The other paintings of our group exhibit, in different ways and degrees, the same qualities. In the Freer painting (Fig. 1) it is tender love, conveyed, despite the expressionless faces of the lovers, in their exchange of looks, their postures, the play of fingers and flower in their hands. The "Liu Yin" meiren painting (Fig. 2) projects an open appeal and sensuality that Jin Tingbiao's pin-up for Qianlong (Fig. 13) lacks. Even the Indianapolis Guanyin (Fig. 3) projects a quasi-secular seductiveness (which is, to be sure, an attribute of one manifestation of the bodhisattva, in which she used her sexual lures to bring about men's spiritual transformation and conversion to Buddhist faith.)[lxv] And the leaves of the "Leng Mei" album (Fig. 5), as would become clear if more of them were reproduced and discussed here, are witty and evocative, inviting narrative-like readings of the indelicate scenes they present. Similar expressive qualities can be found in the best of southern city artists' works; now, by way of earlier northern masters such as Jiao Bingzhen and Cui Hui who must have learned them from Jiangnan painters and paintings, they have been absorbed into the northern school, where they enjoy a final flowering.

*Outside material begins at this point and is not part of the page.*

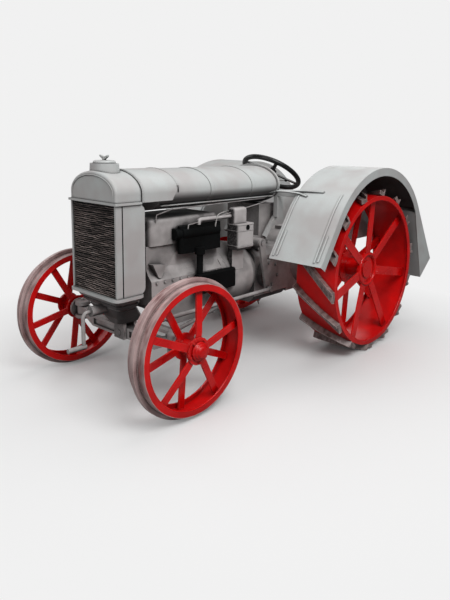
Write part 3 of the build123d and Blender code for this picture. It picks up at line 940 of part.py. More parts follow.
# Support's ledges and bowl from the top down: z above and below, then half width, front and rear
# from the front axle at the top and at the bottom
support_rows = [
    (SUPPORT_TOP_Z, ledge_z - 22, (206, -202, -26), (196, -192, -28)),
    (ledge_z - 22, ledge_z - 38, (176, -172, -34), (176, -172, -34)),
    (ledge_z - 38, ledge_z - 60, (186, -178, -26), (170, -164, -26)),
    (ledge_z - 60, ledge_z - 78, (148, -146, -26), (148, -146, -26)),
    (ledge_z - 78, BEAM_HIGH + BOWL_UP, (158, -150, -14), (92, -104, 60)),
    (BEAM_HIGH + BOWL_UP, BEAM_HIGH + BOWL_FOOT_UP, (92, -104, 60), (62, -84, 74)),
]
ARM_HALF, CHEEK_HALF, CHEEK_T, CHEEK_LOW, BEARING_R, BEARING_AHEAD, BEARING_L = 90, 46, 20, 36, 30, 238, 108
with BuildPart() as front_support:
    for z_up, z_down, above, below in support_rows:
        rounded = []
        for z, (half, front, rear) in ((z_up, above), (z_down, below)):
            with BuildSketch(top_view(z)) as ring:
                with Locations((0, Y_FRONT + (front + rear) / 2)):
                    RectangleRounded(2 * half, rear - front, SUPPORT_ROUND)
            rounded.append(ring.sketch)
        loft(rounded, ruled=True)
    # arm back to the engine
    slab((-ARM_HALF, ARM_HALF), (Y_FRONT - 60, Y_BLOCK - SEAT), (PAN_FRONT_Z + 50, SUPPORT_TOP_Z))
    # cheeks and pin of the axle's pivot
    for face in (-1, 1):
        y = sorted((Y_FRONT + face * (BEAM_D / 2 + SEAT), Y_FRONT + face * (BEAM_D / 2 + CHEEK_T)))
        slab((-CHEEK_HALF, CHEEK_HALF), y, (PIVOT_Z - CHEEK_LOW, support_rows[-1][1] + 10))
    pin_reach = BEAM_D / 2 + CHEEK_T + 6
    rod((0, Y_FRONT - pin_reach, PIVOT_Z), (0, Y_FRONT + pin_reach, PIVOT_Z), PIVOT_R)
    # crank's bearing
    rod((0, Y_FRONT - BEARING_AHEAD, CRANK_Z), (0, Y_FRONT - 60, CRANK_Z), BEARING_R)
    rod((0, Y_FRONT - BEARING_AHEAD, CRANK_Z), (0, Y_FRONT - BEARING_AHEAD + BEARING_L, CRANK_Z),
        CRANK_R + FIT, mode=Mode.SUBTRACT)
save(front_support, "front_support")

y_tip = Y_FRONT - CRANK_REACH
y_arm = y_tip + GRIP_L
CRANK_BEND_R = 34
with BuildPart() as starting_crank:
    with BuildLine():
        FilletPolyline((0, Y_FRONT - BEARING_AHEAD + BEARING_L - SIDE_PLAY, CRANK_Z), (0, y_arm, CRANK_Z),
                       (0, y_arm, CRANK_Z - CRANK_ARM), radius=CRANK_BEND_R)
    with BuildSketch(front_view(Y_FRONT - BEARING_AHEAD + BEARING_L - SIDE_PLAY)):
        with Locations((0, CRANK_Z)):
            Circle(CRANK_R)
    sweep()
    rod((0, y_arm + GRIP_R, CRANK_Z - CRANK_ARM), (0, y_tip, CRANK_Z - CRANK_ARM), GRIP_R)
save(starting_crank, "starting_crank")

# Radius rods from the beam's ends back to the flywheel housing
ROD_R, ROD_X, ROD_Z, ROD_BACK_X = 12, 345, 388, 158
with BuildPart() as radius_rods:
    for side in (-1, 1):
        rod((side * ROD_X, Y_FRONT + BEAM_D / 2 - 10, ROD_Z), (side * ROD_BACK_X, Y_BELL - 6, ROD_Z), ROD_R)
    # ends are cut square against the beam and the flywheel housing
    for low, high in ((Y_FRONT, Y_FRONT + BEAM_D / 2 + SEAT), (Y_BELL - SEAT, Y_BELL + 4 * ROD_R)):
        slab((-2 * ROD_X, 2 * ROD_X), (low, high), (ROD_Z - 2 * ROD_R, ROD_Z + 2 * ROD_R), mode=Mode.SUBTRACT)
save(radius_rods, "radius_rods")
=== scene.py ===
# %% [markdown]
# # Dressing a steel-wheeled farm tractor
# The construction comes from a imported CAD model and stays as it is: every wheel, rod and plate
# has its place already. This lesson gives each surface its finish and adds what a CAD model
# leaves out: bolts and rivets, rolled beads in the sheet steel, the fins of the radiator, the
# small fittings of the engine, and the slots of the seat.

# %% Load the frame
import math
import bpy
from mathutils import Matrix, Vector


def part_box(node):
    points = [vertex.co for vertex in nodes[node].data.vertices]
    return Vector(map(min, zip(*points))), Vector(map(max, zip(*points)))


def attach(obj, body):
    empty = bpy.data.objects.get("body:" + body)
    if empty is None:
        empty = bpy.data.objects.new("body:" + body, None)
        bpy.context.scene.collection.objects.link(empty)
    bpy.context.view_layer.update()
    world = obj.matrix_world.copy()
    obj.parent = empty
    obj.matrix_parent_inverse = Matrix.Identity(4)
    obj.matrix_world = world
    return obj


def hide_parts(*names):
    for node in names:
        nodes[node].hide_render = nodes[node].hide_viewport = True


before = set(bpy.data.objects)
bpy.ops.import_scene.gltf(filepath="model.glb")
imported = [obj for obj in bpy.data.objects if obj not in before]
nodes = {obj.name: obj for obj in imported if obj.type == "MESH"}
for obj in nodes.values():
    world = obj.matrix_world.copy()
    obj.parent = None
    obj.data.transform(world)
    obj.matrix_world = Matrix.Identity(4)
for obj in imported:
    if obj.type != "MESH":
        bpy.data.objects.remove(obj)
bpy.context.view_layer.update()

# %% [markdown]
# ## First helpers
# Lengths are easiest to read in millimetres, while Blender works in metres. Colours are sRGB
# hex, as on a paint chart, and shaders want linear values. One function adds a node of any kind
# with its settings and inputs, so that a node tree reads from top to bottom.

# %% Units, colours, nodes and objects
MM = 0.001


def colour(code):
    """Linear RGBA of an sRGB hex colour."""
    channels = [int(code[i:i + 2], 16) / 255 for i in (0, 2, 4)]
    linear = [c / 12.92 if c <= 0.04045 else ((c + 0.055) / 1.055) ** 2.4 for c in channels]
    return (*linear, 1.0)


def tuned(thing, **settings):
    """Sets a thing's properties and gives it back."""
    for name, value in settings.items():
        setattr(thing, name, value)
    return thing


def feed(tree, node, inputs):
    """Fills sockets, given by name or index, with values or with other nodes' outputs."""
    for name, value in inputs.items():
        if isinstance(value, bpy.types.NodeSocket):
            tree.links.new(value, node.inputs[name])
        else:
            node.inputs[name].default_value = value
    return node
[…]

It is significant that many of the surviving paintings of this kind are found in old foreign collections, acquired by early, "naive" collectors who had not yet learned the more refined, literati- and brushwork-oriented tastes of cultivated Chinese. If we more recent enthusiasts have failed to recognize the pleasures these paintings offer, it is because we have been indoctrinated by our readings of Chinese writings, and by observing the reactions of Chinese connoisseurs to such paintings, into believing the older kind of response to be inappropriate and low-class—a learned attitude that needs to be reconsidered.

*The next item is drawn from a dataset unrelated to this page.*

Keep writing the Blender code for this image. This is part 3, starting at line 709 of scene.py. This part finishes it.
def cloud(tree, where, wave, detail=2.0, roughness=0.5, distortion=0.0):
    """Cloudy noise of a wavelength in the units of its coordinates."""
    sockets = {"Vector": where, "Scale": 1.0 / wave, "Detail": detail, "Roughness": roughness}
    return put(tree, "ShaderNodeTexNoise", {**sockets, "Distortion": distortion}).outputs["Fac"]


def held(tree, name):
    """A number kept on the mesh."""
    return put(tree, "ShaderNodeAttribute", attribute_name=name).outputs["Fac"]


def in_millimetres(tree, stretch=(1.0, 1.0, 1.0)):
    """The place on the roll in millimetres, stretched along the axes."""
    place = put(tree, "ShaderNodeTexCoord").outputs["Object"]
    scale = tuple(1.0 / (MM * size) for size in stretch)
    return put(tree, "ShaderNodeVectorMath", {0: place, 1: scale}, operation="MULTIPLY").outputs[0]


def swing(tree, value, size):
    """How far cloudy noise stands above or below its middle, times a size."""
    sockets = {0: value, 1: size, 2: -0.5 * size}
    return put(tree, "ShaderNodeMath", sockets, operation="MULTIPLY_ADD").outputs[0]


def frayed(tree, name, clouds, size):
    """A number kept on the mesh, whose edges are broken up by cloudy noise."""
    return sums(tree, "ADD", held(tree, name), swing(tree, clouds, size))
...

The fast decline of court Academy painting from the late Qianlong era through the Jiaqing and beyond is painfully apparent in the less skilled drawing and repetitiveness of works produced by court artists of those later periods.[lxvi] The same decline can be assumed to have beset academic-style painting outside the court, since really capable artists would have been recruited if they had been available. No evidence known to me, moreover, indicates any healthy continuation of such painting into the 19th century. Brilliant and moving figure paintings would still be done, by such masters as Ren Xiong and Ren Bonian, but they would be in other styles. The paintings of our group stand, then, as the last significant manifestations of a long and, for its late phases, badly under-appreciated tradition.

Afterword

My writings and lectures of recent years have sometimes ended with an apologia, renouncing any claim to having "proven my case," acknowledging a too-frequent use of such qualifiers as "probably" and "presumably." These studies have been made in the hope that the hypotheses and tentative formulations they offer can be put on more solid ground (or altered or contradicted) in future by further archival and other research. Meanwhile, I have been inclined to venture incautiously into areas of painting for which the visual evidence is strong, the archival or written evidence scanty, in the hope of bringing some initial order into those areas. They contain some of the most interesting of surviving Chinese paintings, and are in danger of remaining, otherwise, in limbo status for a long time. The foregoing study is another of that kind.

[lviii] Yanqin yiqing "Intimate Scenes of Leisurely Love." Some leaves from it are reproduced by R. H. van Gulik, Erotic Colour Prints, 155-6 and Pl.V-VI; and his Sexual Life in Ancient China, pl. XVI-XVII, both with an absurd attribution to Qiu Ying. Also in Beurdeley et al., 61, 66, 67, 71.

[lix] Sotheby's New York, June 18, 1983, Fine Chinese Paintings, no. 11. Fortunately, I made slides from all the twelve leaves before it was sold. These albums are discussed also in Cahill, ""The Emperor's Erotica," and in greater detail in my forthcoming book.

[lx] Naishi xingle, “Pleasures of the Age”

[lxi] For these, see Cahill, "Where Did the Nymph Hang?"; also the correction note in Cahill, "The Emperor's Erotica", 40-41. The entire series has been reproduced as Qinggong Zhencang Bimei Tu.

[lxii]The albums of Jin Ping Mei illustrations are said to have been looted from the (Shenyang?) palace by Zhang Zuolin in the 1920s and owned later by his son Zhang Xueliang, who reportedly took them to Taiwan during the Nationalist exodus in 1948; two groups of leaves from the series have indeed surfaced, and been sold, recently in Taiwan. There is a strong possibility that Albums QAM A and QAM C have had more or less the same recent history. A disinclination among collectors to publicize their erotic holdings makes tracing them difficult.

[lxiii]Nie, Gugong Bowuyuan, 50 (inscribed) and 59 (uninscribed); the latter also in Rawski and Rawson, no. 16. These paintings are discussed at greater length in my unpublished Pictures for Use and Pleasure.

[lxiv] A trompe-l'oeil perspectival wall painting in the Yucuixuan of the Ningshougong in the Imperial Palace portrays an interior with a consort, her maid, and playing children in an informal and naturalistic manner quite unlike the Academy style; this, too, appears to belong to a special mode of production within the court, meant for the intimate enjoyment of the emperor and those close to him. See Nie Hui, fig. 3.

[lxv] Chün-fang Yü, “Guanyin: The Chinese Transformation of Avalokiteshvara," esp. pp. 166-69, "Guanyin As Seductress." This theme is further explored by Yü in her Kuan-yin, 421 ff. This quality in the Guanyin painting is recognized by Gary Baur in his catalog entry, see fn. 3.

[lxvi] For a selection of these, see Nie, Gugong Bowuyuan, 135-51.